··· Records for the task ···

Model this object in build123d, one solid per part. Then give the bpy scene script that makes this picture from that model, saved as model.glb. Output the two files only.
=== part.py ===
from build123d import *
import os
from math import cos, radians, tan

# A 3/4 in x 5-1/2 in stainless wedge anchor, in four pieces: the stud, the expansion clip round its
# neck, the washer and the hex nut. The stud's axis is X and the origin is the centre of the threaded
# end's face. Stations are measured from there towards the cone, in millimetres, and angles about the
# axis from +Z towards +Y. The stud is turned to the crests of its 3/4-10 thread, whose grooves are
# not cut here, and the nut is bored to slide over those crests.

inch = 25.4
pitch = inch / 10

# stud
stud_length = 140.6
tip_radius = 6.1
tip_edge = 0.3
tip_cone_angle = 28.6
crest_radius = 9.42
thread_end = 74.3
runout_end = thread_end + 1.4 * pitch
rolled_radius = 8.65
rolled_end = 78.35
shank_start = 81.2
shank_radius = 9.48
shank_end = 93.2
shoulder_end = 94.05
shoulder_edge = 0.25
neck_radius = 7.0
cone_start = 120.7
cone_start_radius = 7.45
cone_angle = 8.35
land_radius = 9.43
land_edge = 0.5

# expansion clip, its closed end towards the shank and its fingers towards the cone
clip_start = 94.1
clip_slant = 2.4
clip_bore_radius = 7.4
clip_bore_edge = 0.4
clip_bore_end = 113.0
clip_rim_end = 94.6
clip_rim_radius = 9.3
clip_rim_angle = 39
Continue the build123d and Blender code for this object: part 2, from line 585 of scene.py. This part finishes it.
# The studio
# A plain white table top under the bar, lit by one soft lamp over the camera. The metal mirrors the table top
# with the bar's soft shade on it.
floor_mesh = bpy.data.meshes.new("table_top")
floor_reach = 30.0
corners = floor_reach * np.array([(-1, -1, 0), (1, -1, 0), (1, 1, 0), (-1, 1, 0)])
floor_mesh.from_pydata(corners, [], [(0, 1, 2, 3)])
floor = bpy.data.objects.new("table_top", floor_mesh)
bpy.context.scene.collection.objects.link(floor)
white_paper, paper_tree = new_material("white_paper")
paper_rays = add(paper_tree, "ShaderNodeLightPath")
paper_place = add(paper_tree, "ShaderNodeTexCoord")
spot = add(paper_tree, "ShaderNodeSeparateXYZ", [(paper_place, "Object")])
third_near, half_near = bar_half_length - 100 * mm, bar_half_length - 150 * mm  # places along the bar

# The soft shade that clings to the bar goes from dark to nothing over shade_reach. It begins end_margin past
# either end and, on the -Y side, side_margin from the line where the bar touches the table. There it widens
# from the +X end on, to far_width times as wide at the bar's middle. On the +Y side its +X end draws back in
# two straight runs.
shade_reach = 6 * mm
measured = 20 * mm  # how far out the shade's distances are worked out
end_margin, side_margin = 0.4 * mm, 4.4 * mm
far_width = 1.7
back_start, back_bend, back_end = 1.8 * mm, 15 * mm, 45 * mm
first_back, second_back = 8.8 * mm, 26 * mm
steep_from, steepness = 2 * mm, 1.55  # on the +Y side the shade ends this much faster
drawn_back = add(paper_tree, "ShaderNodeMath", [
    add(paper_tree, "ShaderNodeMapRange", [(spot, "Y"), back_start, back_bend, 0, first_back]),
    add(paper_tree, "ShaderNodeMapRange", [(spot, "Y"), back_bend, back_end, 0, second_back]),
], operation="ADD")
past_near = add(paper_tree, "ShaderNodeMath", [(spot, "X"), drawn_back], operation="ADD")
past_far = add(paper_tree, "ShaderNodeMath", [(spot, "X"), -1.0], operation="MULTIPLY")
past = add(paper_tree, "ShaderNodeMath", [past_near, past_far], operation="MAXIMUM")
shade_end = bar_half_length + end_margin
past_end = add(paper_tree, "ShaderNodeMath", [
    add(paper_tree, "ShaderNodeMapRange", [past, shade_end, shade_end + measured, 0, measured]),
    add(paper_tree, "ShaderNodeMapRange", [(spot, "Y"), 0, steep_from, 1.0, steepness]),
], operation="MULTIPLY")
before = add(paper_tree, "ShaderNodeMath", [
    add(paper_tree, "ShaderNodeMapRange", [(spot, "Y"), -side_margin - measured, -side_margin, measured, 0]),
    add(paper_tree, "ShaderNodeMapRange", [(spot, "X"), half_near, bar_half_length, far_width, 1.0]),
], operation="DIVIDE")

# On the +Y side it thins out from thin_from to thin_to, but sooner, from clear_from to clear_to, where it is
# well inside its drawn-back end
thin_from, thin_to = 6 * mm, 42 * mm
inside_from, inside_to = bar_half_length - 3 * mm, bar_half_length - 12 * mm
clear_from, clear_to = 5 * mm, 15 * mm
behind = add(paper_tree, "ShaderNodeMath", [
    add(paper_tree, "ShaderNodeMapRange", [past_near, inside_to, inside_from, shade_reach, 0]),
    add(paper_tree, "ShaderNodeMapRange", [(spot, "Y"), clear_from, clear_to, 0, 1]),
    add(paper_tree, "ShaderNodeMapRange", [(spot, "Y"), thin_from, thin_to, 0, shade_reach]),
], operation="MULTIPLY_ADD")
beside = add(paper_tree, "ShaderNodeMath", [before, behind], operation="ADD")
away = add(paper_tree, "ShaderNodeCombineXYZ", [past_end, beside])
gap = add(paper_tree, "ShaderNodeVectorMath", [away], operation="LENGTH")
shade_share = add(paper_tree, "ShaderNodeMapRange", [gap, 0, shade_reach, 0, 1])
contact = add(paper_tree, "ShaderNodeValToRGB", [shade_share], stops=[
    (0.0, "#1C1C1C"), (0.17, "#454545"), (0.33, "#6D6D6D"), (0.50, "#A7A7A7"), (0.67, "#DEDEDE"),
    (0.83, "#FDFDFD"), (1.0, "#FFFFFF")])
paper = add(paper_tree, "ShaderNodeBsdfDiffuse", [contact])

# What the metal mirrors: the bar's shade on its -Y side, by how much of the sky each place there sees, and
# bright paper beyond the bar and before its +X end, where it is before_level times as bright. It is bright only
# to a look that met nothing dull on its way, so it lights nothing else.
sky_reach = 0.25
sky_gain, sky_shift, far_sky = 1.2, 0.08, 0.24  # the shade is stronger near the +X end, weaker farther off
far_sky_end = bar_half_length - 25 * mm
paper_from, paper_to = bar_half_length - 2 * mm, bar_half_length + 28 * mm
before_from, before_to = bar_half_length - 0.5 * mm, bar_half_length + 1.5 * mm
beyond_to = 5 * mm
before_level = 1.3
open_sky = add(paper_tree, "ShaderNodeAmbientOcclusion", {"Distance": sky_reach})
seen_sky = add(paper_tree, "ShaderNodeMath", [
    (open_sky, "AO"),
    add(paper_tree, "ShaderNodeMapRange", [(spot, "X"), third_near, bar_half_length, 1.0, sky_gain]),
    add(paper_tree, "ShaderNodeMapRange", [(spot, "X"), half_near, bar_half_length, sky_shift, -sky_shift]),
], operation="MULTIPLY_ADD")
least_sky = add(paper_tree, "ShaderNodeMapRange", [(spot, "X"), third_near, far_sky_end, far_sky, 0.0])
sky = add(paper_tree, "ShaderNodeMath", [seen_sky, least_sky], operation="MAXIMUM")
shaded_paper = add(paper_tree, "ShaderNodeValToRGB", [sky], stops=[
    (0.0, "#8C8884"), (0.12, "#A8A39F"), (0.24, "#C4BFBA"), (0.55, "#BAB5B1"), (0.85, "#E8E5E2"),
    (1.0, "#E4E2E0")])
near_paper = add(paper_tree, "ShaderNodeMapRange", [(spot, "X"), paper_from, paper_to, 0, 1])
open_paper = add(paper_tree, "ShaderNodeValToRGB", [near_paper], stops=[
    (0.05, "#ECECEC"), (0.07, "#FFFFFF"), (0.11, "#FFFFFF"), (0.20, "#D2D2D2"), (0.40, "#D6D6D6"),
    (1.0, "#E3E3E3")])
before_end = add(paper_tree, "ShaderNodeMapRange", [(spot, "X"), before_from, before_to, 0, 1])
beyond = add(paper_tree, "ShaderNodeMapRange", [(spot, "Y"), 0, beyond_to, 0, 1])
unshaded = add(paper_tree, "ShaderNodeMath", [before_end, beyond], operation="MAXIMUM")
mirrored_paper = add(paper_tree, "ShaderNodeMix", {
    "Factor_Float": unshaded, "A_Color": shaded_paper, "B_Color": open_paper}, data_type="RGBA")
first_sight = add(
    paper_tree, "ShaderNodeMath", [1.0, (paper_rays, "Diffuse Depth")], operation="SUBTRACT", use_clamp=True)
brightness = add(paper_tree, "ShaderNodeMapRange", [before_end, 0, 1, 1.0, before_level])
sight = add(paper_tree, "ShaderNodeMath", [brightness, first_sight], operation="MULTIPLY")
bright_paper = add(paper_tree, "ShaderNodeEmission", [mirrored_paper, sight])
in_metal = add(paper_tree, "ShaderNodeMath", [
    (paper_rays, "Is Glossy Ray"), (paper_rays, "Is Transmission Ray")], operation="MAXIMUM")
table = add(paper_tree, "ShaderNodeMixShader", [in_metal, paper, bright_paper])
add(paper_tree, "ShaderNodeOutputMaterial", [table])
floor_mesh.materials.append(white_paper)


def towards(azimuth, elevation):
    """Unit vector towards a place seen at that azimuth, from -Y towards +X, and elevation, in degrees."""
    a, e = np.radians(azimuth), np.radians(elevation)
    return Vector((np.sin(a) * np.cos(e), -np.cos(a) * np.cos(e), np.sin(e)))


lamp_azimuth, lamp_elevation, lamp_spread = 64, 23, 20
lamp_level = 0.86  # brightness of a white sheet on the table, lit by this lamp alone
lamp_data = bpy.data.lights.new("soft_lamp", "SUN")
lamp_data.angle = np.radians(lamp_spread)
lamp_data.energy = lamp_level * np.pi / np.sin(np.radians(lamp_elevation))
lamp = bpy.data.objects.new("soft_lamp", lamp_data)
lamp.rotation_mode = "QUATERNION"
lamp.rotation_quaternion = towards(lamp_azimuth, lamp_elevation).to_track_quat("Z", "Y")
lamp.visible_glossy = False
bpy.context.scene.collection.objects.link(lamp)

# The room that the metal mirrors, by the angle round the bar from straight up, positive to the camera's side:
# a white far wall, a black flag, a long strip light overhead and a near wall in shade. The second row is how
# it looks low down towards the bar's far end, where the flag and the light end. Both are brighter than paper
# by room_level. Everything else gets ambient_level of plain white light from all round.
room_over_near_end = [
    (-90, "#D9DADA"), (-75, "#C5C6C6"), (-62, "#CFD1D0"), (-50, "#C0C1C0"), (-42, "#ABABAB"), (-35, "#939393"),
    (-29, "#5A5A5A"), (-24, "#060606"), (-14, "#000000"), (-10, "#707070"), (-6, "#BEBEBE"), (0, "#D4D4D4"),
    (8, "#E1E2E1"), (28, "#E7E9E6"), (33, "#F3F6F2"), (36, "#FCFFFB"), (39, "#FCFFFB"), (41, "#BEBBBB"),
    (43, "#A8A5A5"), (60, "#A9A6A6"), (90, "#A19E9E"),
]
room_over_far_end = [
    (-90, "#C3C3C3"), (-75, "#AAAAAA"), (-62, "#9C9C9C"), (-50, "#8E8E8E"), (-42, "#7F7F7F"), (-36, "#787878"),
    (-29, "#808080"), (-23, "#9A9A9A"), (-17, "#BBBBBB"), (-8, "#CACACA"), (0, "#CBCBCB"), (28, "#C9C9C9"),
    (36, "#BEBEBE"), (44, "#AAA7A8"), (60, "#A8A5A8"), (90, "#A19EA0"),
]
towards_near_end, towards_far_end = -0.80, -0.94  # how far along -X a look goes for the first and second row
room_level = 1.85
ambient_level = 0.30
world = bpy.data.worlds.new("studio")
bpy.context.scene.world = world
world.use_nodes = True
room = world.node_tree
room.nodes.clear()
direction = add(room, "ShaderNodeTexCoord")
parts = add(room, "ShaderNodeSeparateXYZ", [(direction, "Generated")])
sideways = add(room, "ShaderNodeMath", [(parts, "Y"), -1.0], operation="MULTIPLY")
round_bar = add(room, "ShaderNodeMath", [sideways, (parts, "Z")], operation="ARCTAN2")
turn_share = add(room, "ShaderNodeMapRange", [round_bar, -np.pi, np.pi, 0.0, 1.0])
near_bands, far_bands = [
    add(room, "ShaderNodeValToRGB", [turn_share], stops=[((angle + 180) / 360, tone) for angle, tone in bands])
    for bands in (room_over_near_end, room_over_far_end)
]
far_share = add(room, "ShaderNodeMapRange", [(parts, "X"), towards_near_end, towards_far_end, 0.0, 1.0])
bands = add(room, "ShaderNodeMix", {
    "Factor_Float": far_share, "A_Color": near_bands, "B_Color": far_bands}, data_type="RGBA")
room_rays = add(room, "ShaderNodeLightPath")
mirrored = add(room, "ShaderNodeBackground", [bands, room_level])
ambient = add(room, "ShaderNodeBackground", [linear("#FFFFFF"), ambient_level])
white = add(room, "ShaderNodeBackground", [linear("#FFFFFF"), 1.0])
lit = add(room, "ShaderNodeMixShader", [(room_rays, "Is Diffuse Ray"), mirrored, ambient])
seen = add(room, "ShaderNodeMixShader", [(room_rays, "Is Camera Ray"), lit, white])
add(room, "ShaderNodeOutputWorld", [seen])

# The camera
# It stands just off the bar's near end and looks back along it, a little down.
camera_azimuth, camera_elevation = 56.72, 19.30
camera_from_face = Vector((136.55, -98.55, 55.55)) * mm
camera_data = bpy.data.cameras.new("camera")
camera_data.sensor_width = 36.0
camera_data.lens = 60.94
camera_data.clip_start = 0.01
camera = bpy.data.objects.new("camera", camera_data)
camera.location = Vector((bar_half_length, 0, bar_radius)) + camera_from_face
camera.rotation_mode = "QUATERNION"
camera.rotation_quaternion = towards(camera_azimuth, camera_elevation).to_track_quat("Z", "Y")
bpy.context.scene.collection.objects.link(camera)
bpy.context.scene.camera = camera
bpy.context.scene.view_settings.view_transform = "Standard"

···

> The exercise: Copy out all lines from the material above that contain the string "only".

> Exercise solution:
Model this object in build123d, one solid per part. Then give the bpy scene script that makes this picture from that model, saved as model.glb. Output the two files only.
# bright paper beyond the bar and before its +X end, where it is before_level times as bright. It is bright only